From 1973 to 2019, productivity in the nonfarm business sector rose about 72%, but the inflation-adjusted hourly compensation of a typical worker grew only about 12%. Median real annual earnings for men are slightly lower today than they were in 1973, while women’s gains, which rose in the 1980s and 1990s, have largely leveled off. The result: a growing share of national income goes to capital rather than labor.
Surplus Profits and the Search for Assets
When profits outpace wages, the wealthy have to decide where to park their extra capital. In a dynamic economy, some of it might go toward productive investment—building new facilities, developing new products, hiring more people. But starting in the late 20th century, the opportunities for such investments shrank. Global competition reduced profit margins in manufacturing. Mature industries offered limited growth potential.
This “capital glut” left trillions of dollars seeking safe, high-return homes. Stock buybacks became one favored option—S&P 500 companies spent a record $922.7 billion on them in 2022 alone—but real estate emerged as another, even more tangible choice.
Real Estate as the Wealth Concentration Engine
Real estate offers three qualities irresistible to capital: it’s tangible, it appreciates over time, and it comes with favorable tax treatment. In 1980, the total value of U.S. residential real estate was around $5 trillion. By the end of 2022, it had reached roughly $45 trillion — nearly nine times larger.
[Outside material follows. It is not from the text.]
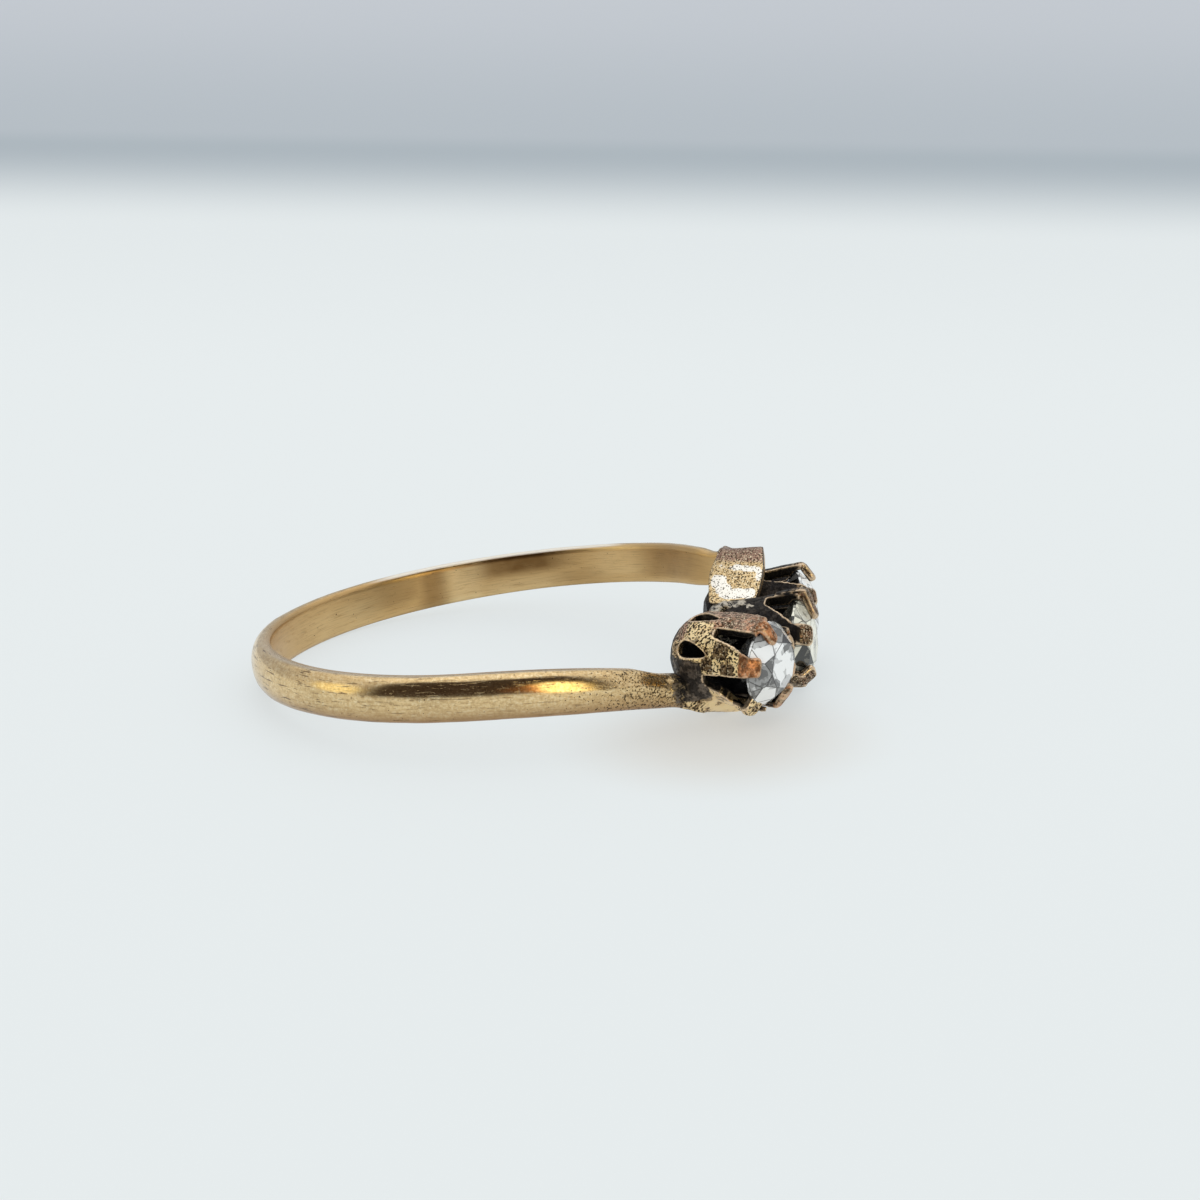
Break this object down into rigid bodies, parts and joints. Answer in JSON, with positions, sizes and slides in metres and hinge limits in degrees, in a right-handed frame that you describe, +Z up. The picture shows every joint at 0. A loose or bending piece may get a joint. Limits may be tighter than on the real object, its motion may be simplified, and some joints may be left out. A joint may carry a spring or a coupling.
{
  "type": "three stone ring",
  "caption": "Worn gold finger ring lying on its side: a thin domed band whose ends sweep past each other, holding a row of pierced claw collets with old cut stones.",
  "frame": {"origin": "middle of the footprint, on the surface that the ring rests on", "axes": "+X from the back of the band towards the stones, +Z up from the resting surface; the finger hole's axis leans about 5 degrees from +Z"},
  "size_m": [0.0222, 0.0186, 0.0047],
  "materials": {
    "gold": "worn satin gold with dark tarnish in the recesses",
    "stone": "clear, old cut facets",
    "warm_stone": "clear with a warm grey cast, old cut facets"
  },
  "bodies": {
    "root": {"gold_mount": "gold", "near_stone": "stone", "middle_stone": "warm_stone", "far_stone": "stone"}
  },
  "joints": []
}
Institutional investors—private equity firms, pension funds, real estate investment trusts (REITs)—increasingly treat homes as financial assets. After the 2008 housing crash, firms like Blackstone scooped up thousands of foreclosed homes, converting them to rentals. In many cities, they became the largest single landlords. This turned housing into a vehicle for steady rent extraction from working households.
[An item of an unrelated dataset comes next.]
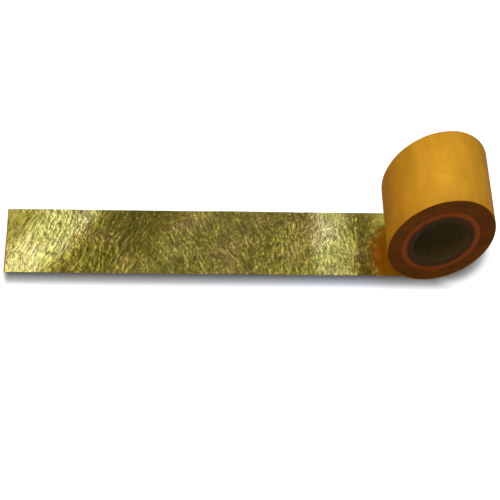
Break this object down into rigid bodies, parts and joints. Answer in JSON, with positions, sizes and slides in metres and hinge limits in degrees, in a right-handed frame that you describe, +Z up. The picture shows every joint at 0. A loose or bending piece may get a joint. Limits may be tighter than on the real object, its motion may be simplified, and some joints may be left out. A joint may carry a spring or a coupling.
{
  "type": "roll of metallic sign tape",
  "caption": "Roll of crinkled gold foil tape on a board core, partly unrolled: the tape runs flat from under the roll, foil side up, with an orange paper carrier behind.",
  "frame": {"origin": "on the table, straight below the roll's axis, at the middle of the roll's width", "axes": "+Z up; +Y along the core's axis; +X away from the tape's free end"},
  "size_m": [0.4902, 0.0843, 0.1007],
  "materials": {
    "gold_film": "crinkled metallic foil",
    "orange_carrier": "satin coated paper",
    "grey_board": "matt paperboard",
    "brown_kraft": "matt kraft board",
    "bore_paper": "smooth kraft paper",
    "clear_tab": "glossy adhesive tape"
  },
  "bodies": {
    "tape_flat": {"flat_carrier": "orange_carrier", "flat_film": "gold_film"},
    "lead_off": {"outer_turn_carrier": "orange_carrier", "outer_turn_film": "gold_film"},
    "roll": {"core_lining": "bore_paper", "core_board": "grey_board", "core_kraft": "brown_kraft", "start_tab": "clear_tab", "wound_film": "gold_film", "wound_carrier": "orange_carrier"},
    "curl_link_1": {"curl_carrier_1": "orange_carrier", "curl_film_1": "gold_film"},
    "curl_link_2": {"curl_carrier_2": "orange_carrier", "curl_film_2": "gold_film"},
    "curl_link_3": {"curl_carrier_3": "orange_carrier", "curl_film_3": "gold_film"},
    "curl_link_4": {"curl_carrier_4": "orange_carrier", "curl_film_4": "gold_film"},
    "curl_link_5": {"curl_carrier_5": "orange_carrier", "curl_film_5": "gold_film"},
    "curl_link_6": {"curl_carrier_6": "orange_carrier", "curl_film_6": "gold_film"},
    "peel_lip": {"film_lip": "gold_film"}
  },
  "joints": [
    {"name": "roll_along_table", "type": "slide", "parent": "tape_flat", "child": "lead_off", "axis": [1, 0, 0], "range_m": [-0.18, 0]},
    {"name": "roll_spin", "type": "hinge", "parent": "lead_off", "child": "roll", "pos_m": [0, 0, 0.05054], "axis": [0, 1, 0], "range_deg": [-210, 5]},
    {"name": "tail_curl", "type": "hinge", "parent": "tape_flat", "child": "curl_link_1", "pos_m": [-0.29, 0.0043, 0.00025], "axis": [0, 1, 0], "range_deg": [0, 24]},
    {"name": "tail_curl_2", "type": "hinge", "parent": "curl_link_1", "child": "curl_link_2", "pos_m": [-0.312, 0.0043, 0.00025], "axis": [0, 1, 0], "range_deg": [0, 24]},
    {"name": "tail_curl_3", "type": "hinge", "parent": "curl_link_2", "child": "curl_link_3", "pos_m": [-0.334, 0.0043, 0.00025], "axis": [0, 1, 0], "range_deg": [0, 24]},
    {"name": "tail_curl_4", "type": "hinge", "parent": "curl_link_3", "child": "curl_link_4", "pos_m": [-0.356, 0.0043, 0.00025], "axis": [0, 1, 0], "range_deg": [0, 24]},
    {"name": "tail_curl_5", "type": "hinge", "parent": "curl_link_4", "child": "curl_link_5", "pos_m": [-0.378, 0.0043, 0.00025], "axis": [0, 1, 0], "range_deg": [0, 24]},
    {"name": "tail_curl_6", "type": "hinge", "parent": "curl_link_5", "child": "curl_link_6", "pos_m": [-0.4, 0.0043, 0.00025], "axis": [0, 1, 0], "range_deg": [0, 24]},
    {"name": "film_peel", "type": "hinge", "parent": "curl_link_6", "child": "peel_lip", "pos_m": [-0.412, 0.0043, 0.00025], "axis": [0, 1, 0], "range_deg": [0, 140]}
  ],
  "couplings": [
    {"joint": "roll_spin", "follows": "roll_along_table", "rad_per_m": 19.893},
    {"joint": "tail_curl_2", "follows": "tail_curl", "ratio": 1},
    {"joint": "tail_curl_3", "follows": "tail_curl", "ratio": 1},
    {"joint": "tail_curl_4", "follows": "tail_curl", "ratio": 1},
    {"joint": "tail_curl_5", "follows": "tail_curl", "ratio": 1},
    {"joint": "tail_curl_6", "follows": "tail_curl", "ratio": 1}
  ]
}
Tax policies like the mortgage interest deduction, capital gains exclusions on home sales, and 1031 “like-kind” exchanges further encourage using property as a wealth storage tool. Meanwhile, zoning restrictions and underinvestment in affordable housing keep supply tight, magnifying the upward pressure on prices.
How Rising Asset Prices Translate into Higher Costs of Living
When investors bid up the price of housing, the effects ripple beyond the housing market. The median asking rent in the U.S. rose about 30% between 2019 and 2023, far outpacing wage growth. Homeownership rates for adults under 35 peaked at 43% in 2005 but had fallen to about 38.5% by mid-2023, leaving more young workers renting for longer—and paying more each year for the privilege.
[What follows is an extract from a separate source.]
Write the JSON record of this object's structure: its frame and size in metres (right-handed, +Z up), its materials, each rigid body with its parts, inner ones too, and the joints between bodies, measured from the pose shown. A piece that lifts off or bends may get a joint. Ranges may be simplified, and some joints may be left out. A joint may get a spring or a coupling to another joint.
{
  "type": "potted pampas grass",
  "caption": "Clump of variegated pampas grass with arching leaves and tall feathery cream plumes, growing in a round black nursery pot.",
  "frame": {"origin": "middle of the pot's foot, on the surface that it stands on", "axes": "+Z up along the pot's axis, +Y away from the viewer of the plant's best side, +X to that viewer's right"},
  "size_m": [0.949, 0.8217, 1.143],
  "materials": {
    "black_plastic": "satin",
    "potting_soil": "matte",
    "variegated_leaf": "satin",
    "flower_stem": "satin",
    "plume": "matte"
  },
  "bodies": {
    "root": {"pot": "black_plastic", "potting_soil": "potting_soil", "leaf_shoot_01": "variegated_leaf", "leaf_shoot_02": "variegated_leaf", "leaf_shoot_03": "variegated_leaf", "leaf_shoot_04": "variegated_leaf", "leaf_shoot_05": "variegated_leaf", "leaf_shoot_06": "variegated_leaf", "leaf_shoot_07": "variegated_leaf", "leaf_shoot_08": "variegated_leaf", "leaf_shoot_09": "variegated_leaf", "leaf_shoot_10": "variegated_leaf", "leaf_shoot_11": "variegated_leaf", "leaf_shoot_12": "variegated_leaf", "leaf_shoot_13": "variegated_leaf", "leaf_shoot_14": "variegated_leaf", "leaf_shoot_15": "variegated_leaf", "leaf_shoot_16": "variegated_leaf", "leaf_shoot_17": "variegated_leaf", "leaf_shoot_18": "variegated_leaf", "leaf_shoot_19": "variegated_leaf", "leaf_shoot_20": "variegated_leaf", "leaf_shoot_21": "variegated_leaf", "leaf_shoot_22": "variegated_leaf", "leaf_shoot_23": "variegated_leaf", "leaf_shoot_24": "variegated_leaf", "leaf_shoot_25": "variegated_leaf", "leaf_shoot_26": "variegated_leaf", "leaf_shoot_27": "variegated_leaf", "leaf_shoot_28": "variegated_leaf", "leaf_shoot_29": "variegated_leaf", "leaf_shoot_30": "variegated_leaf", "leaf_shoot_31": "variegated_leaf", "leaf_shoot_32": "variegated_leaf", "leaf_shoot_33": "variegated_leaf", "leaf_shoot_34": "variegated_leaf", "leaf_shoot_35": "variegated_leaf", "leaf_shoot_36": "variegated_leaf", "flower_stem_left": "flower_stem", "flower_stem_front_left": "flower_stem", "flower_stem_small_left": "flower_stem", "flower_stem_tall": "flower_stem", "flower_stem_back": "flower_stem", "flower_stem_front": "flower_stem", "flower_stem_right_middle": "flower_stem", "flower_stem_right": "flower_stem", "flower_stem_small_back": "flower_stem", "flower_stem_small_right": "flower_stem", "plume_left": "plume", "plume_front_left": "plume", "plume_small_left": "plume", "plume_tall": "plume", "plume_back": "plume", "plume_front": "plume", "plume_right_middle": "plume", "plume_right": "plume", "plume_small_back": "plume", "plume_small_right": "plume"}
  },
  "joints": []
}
Housing costs also drive up other expenses. Businesses facing higher commercial rents pass those costs along in the form of higher prices for goods and services. Workers who must spend 40% or more of their income on housing have less to spend elsewhere, often relying on credit cards or personal loans to make ends meet.
Inequality’s Feedback Loop
The benefits of rising property values flow to those who already own property—disproportionately older, wealthier, and whiter households. The top 10% of U.S. households now control roughly 67–70% of all wealth, and housing equity is a key part of that.
Those without property are left on the wrong side of a widening wealth gap. Even if they save diligently, rising home prices outpace their ability to enter the market. The racial homeownership gap, which was narrowed somewhat by the civil rights gains of the mid-20th century, has remained stubbornly wide in recent decades. For many families, the inability to buy a home means missing out on the single most important wealth-building opportunity in America.
The Next Wave: AI as a Profit Engine and Housing Market Fuel
Artificial intelligence threatens to intensify these dynamics. By automating not just repetitive manual tasks but also white-collar and cognitive work, AI allows companies to produce more with fewer workers. That means higher profits—without the corresponding payroll growth that would spread those gains across the workforce.
Those profits will accrue mainly to the owners of AI infrastructure, algorithms, and intellectual property. But there are limits to how much can be reinvested into new production capacity, especially when consumer demand is constrained by stagnant wages. As with previous surplus capital, much of the windfall will flow into assets—especially real estate—where it can earn stable, long-term returns.
In other words, the AI revolution could supercharge the existing pattern: fewer people earning wage income sufficient to buy homes, more investor money competing for a limited housing supply, and steeper costs for everyone else. Unless this cycle is interrupted, AI won’t just reshape the labor market—it will deepen the housing crisis and the cost-of-living squeeze.
Policy Paths Out of the Spiral
Addressing this problem requires acting on both sides of the equation: labor income and asset concentration.
On the wage side, we need stronger collective bargaining rights, minimum wage laws tied to productivity growth, and robust workforce development programs to help displaced workers transition into new roles—especially in sectors AI is less likely to disrupt.
On the asset side, we can reduce speculative pressure on housing by imposing progressive property taxes, limiting bulk purchases of residential property by institutional investors, and expanding the supply of non-market housing through public investment.
For AI-specific policy, one promising idea is to create mechanisms for workers to share in the gains from AI-driven productivity—through equity stakes, profit-sharing mandates, or sovereign wealth funds seeded with AI-era profits that invest directly in affordable housing and public infrastructure.
Conclusion: Choosing the Direction of the AI Era
The wage-productivity split that began in the 1970s set in motion a chain of effects: profits outpacing wages, capital seeking returns in real estate, and housing costs spiraling beyond the reach of many workers. AI now threatens to accelerate that cycle, delivering even greater profits to capital owners while shrinking the share of income that comes from wages.
If we allow those profits to flow unchecked into real estate, the housing crisis will deepen, the cost of living will rise faster, and inequality will harden into something close to a permanent caste system. But it doesn’t have to be this way.
With the right policies, we can ensure that the AI era becomes not another chapter in wealth concentration, but the start of a new bargain—one where productivity gains translate into affordable housing, fair wages, and shared prosperity. The question is whether we act in time.